### Exercise
Look through the data for the string "Blender". Copy every line where it is found.
━━━ Given entries
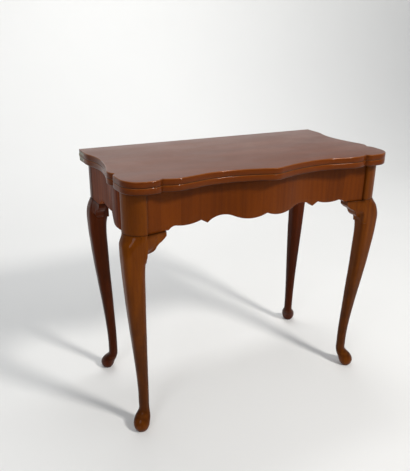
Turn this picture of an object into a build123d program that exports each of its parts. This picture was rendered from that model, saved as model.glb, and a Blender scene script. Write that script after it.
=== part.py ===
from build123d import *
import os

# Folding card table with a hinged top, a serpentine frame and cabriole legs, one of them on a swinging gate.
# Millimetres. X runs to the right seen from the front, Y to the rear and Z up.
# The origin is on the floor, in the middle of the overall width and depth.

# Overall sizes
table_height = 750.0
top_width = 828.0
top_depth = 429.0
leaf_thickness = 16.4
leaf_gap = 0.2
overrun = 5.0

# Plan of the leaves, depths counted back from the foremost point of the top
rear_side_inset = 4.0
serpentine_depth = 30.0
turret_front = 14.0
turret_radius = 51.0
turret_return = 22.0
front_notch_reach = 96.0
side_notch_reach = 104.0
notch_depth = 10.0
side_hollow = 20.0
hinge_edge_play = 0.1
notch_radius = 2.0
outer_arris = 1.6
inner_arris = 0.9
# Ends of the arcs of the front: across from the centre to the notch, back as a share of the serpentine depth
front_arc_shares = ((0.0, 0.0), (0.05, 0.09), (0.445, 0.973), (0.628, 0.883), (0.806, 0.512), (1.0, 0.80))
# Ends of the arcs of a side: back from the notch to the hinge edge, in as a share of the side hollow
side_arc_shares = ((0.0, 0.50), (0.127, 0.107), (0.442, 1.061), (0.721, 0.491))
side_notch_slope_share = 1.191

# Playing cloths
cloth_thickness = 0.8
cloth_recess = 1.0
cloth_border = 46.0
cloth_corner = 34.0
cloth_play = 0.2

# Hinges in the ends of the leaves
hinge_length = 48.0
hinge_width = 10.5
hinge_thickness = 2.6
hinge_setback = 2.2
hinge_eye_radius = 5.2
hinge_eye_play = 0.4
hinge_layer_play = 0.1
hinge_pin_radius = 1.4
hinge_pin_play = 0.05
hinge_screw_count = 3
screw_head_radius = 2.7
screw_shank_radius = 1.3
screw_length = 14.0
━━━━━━
━━━ Given entries
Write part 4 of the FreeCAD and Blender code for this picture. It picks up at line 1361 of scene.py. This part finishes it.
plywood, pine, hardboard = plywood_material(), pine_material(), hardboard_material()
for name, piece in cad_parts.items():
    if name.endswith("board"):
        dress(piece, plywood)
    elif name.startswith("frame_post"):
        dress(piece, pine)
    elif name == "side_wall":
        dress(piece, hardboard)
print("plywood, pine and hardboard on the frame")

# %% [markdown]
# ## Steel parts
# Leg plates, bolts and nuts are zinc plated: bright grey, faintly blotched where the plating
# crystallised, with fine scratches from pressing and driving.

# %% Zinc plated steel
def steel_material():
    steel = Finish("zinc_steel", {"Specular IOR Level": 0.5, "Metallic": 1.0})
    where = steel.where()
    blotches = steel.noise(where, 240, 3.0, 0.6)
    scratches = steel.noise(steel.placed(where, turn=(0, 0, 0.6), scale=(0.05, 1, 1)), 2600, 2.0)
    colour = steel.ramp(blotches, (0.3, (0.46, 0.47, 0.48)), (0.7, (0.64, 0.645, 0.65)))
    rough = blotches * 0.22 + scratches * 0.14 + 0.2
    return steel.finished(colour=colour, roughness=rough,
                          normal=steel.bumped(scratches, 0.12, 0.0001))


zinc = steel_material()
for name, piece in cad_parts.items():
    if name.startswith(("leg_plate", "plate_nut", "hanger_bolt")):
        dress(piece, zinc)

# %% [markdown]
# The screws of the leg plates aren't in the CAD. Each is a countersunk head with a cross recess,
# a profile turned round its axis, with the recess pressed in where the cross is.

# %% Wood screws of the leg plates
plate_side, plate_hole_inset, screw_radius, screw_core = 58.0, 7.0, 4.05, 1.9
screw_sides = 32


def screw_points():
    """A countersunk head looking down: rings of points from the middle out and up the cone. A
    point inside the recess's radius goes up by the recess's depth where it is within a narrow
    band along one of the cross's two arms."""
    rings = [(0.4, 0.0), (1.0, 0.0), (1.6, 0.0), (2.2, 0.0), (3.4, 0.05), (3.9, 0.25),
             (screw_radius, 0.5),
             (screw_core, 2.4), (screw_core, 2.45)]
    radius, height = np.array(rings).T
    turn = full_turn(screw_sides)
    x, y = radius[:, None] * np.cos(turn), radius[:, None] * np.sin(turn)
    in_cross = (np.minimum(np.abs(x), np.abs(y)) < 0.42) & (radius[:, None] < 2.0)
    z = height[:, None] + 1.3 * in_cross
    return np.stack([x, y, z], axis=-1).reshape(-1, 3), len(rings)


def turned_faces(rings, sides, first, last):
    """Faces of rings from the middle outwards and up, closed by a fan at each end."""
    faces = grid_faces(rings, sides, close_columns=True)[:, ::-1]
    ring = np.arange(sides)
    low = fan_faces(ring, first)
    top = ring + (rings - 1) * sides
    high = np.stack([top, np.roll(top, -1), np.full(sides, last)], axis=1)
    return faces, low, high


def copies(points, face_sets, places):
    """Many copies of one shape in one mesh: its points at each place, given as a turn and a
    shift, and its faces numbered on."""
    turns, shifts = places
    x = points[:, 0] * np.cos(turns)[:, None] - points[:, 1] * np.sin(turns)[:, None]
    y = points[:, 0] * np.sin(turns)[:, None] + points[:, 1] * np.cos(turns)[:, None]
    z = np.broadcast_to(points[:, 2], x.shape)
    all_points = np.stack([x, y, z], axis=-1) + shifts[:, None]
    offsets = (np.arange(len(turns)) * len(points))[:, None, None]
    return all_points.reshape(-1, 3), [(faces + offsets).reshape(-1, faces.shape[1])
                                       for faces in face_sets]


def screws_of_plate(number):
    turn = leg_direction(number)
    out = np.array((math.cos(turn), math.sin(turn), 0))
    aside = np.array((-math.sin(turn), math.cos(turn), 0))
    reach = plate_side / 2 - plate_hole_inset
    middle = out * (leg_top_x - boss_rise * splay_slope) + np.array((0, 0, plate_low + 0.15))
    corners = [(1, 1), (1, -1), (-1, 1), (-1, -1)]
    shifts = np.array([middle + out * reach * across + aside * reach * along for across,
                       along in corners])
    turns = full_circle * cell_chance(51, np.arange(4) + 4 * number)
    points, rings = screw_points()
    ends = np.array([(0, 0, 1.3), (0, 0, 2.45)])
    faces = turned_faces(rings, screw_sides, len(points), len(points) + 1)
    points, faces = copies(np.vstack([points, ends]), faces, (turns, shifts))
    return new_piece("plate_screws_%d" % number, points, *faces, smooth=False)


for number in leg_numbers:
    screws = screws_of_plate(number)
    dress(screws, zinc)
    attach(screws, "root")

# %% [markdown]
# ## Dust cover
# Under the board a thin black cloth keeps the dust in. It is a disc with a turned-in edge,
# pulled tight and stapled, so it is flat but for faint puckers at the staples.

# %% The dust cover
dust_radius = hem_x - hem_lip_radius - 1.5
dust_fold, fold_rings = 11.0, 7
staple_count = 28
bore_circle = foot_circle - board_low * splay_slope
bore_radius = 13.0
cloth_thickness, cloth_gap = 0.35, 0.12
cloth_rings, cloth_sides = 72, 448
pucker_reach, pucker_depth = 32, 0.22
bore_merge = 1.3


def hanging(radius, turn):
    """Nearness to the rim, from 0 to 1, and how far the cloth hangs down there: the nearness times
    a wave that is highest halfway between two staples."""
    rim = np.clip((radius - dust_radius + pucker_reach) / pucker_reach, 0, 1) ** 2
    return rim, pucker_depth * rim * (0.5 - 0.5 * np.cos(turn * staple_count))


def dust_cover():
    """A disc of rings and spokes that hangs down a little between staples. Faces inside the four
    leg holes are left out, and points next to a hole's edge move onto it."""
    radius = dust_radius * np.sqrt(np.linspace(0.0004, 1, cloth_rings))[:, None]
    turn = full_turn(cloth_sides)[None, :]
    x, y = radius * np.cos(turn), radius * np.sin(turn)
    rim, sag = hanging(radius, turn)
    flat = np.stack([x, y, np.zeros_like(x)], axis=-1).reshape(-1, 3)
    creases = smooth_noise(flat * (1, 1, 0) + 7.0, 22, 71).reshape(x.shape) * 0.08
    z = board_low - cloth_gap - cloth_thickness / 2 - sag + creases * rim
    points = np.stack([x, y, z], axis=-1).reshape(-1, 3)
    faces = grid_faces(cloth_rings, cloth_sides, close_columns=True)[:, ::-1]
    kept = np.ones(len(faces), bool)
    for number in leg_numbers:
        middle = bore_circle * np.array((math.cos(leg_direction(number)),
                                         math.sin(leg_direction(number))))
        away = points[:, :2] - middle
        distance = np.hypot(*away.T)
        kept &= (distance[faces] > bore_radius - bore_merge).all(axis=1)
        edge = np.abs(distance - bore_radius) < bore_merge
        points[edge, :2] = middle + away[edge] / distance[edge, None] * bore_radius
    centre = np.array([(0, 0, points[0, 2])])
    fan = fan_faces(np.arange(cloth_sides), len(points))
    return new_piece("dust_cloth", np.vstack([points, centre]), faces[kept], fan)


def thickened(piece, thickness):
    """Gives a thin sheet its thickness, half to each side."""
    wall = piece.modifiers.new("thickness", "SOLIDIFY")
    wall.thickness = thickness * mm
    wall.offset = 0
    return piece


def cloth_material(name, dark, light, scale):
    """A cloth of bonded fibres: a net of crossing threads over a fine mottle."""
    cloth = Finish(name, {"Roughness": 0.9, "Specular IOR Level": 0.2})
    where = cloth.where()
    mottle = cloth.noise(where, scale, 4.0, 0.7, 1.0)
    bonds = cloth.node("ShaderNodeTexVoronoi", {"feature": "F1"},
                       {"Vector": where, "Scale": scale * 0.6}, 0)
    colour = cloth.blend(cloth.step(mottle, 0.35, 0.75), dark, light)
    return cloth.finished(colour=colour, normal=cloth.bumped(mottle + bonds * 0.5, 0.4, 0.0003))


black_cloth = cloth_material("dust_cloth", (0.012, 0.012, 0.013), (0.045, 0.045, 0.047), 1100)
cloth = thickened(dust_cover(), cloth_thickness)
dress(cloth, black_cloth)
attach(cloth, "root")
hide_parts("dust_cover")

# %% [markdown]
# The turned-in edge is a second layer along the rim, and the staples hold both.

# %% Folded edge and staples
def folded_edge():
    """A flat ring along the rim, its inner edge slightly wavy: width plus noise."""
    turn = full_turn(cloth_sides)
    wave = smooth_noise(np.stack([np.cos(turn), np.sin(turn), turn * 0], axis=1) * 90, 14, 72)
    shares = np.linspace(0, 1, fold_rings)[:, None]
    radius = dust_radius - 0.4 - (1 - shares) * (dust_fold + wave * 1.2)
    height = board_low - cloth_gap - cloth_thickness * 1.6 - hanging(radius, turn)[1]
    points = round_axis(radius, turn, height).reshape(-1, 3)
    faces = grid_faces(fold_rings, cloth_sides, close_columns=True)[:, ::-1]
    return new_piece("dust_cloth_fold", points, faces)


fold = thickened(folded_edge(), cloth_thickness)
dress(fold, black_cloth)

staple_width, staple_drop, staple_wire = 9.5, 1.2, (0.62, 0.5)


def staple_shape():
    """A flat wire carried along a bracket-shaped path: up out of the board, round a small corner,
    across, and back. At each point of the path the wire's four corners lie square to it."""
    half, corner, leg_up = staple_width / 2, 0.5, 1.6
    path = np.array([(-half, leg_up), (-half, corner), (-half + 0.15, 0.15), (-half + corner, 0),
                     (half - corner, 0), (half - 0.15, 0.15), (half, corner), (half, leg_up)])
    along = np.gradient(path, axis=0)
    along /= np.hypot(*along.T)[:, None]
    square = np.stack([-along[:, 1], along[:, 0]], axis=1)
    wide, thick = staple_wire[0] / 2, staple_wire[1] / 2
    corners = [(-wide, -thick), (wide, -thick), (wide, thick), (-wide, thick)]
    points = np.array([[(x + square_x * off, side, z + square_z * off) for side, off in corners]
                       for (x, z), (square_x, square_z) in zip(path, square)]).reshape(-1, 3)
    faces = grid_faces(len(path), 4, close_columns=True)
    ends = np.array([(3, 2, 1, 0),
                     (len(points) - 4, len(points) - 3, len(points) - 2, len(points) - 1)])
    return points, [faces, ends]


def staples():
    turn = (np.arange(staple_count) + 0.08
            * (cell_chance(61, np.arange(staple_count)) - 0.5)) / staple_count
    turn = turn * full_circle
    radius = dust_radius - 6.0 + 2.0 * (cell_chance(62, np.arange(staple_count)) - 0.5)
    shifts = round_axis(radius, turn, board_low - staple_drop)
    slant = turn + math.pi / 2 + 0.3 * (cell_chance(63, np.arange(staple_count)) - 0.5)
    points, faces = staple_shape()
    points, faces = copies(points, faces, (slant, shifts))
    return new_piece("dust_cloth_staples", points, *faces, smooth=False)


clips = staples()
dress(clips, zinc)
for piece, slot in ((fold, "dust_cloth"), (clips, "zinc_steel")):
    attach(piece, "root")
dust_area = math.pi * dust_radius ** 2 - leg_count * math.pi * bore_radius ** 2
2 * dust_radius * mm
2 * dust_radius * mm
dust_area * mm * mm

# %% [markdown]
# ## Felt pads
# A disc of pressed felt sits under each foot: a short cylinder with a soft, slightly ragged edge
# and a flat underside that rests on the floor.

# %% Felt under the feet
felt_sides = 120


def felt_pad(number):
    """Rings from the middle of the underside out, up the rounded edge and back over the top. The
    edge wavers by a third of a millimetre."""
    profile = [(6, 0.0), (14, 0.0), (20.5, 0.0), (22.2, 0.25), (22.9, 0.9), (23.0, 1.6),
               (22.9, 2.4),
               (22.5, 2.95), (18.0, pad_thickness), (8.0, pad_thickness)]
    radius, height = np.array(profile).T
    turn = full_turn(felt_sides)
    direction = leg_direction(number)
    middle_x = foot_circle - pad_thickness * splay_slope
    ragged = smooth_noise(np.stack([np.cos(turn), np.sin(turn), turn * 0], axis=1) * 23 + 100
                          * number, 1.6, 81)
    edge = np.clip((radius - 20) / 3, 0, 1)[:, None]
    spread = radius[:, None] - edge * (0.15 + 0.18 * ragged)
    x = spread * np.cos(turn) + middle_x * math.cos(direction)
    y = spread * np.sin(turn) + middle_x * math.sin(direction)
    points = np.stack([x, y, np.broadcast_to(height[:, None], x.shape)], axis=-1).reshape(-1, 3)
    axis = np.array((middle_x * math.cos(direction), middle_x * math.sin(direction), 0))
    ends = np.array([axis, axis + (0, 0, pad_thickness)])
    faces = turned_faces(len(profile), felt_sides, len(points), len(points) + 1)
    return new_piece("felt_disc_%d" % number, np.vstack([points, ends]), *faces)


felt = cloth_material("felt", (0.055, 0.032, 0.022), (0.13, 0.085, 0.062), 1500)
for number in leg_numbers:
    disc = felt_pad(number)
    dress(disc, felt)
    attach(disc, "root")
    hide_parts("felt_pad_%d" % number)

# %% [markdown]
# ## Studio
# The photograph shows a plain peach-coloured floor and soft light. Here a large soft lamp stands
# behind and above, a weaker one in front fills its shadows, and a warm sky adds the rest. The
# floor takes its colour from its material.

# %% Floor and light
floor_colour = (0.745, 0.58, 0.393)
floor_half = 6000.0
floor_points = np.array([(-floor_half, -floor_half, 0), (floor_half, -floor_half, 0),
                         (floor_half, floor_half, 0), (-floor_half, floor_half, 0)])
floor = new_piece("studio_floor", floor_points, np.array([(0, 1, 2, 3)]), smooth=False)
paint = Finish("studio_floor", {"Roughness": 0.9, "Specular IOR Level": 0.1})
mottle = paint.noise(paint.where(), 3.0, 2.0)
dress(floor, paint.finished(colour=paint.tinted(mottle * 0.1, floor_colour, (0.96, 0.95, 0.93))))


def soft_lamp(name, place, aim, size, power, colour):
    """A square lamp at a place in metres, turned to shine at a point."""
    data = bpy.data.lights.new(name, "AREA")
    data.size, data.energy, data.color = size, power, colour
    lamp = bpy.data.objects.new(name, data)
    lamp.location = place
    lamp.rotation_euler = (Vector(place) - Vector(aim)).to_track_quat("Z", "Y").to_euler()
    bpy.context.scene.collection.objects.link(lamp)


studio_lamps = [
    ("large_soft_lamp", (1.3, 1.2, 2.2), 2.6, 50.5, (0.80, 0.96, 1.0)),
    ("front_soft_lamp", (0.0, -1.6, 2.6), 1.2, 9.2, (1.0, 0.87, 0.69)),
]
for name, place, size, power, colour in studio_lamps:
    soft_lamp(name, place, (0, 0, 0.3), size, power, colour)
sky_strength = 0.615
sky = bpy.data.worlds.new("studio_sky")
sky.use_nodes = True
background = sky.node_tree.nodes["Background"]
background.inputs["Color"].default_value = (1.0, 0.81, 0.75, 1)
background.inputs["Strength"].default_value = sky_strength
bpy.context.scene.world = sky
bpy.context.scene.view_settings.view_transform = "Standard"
━━━━━━
### Final result
Turn this picture of an object into a build123d program that exports each of its parts. This picture was rendered from that model, saved as model.glb, and a Blender scene script. Write that script after it.
Write part 4 of the FreeCAD and Blender code for this picture. It picks up at line 1361 of scene.py. This part finishes it.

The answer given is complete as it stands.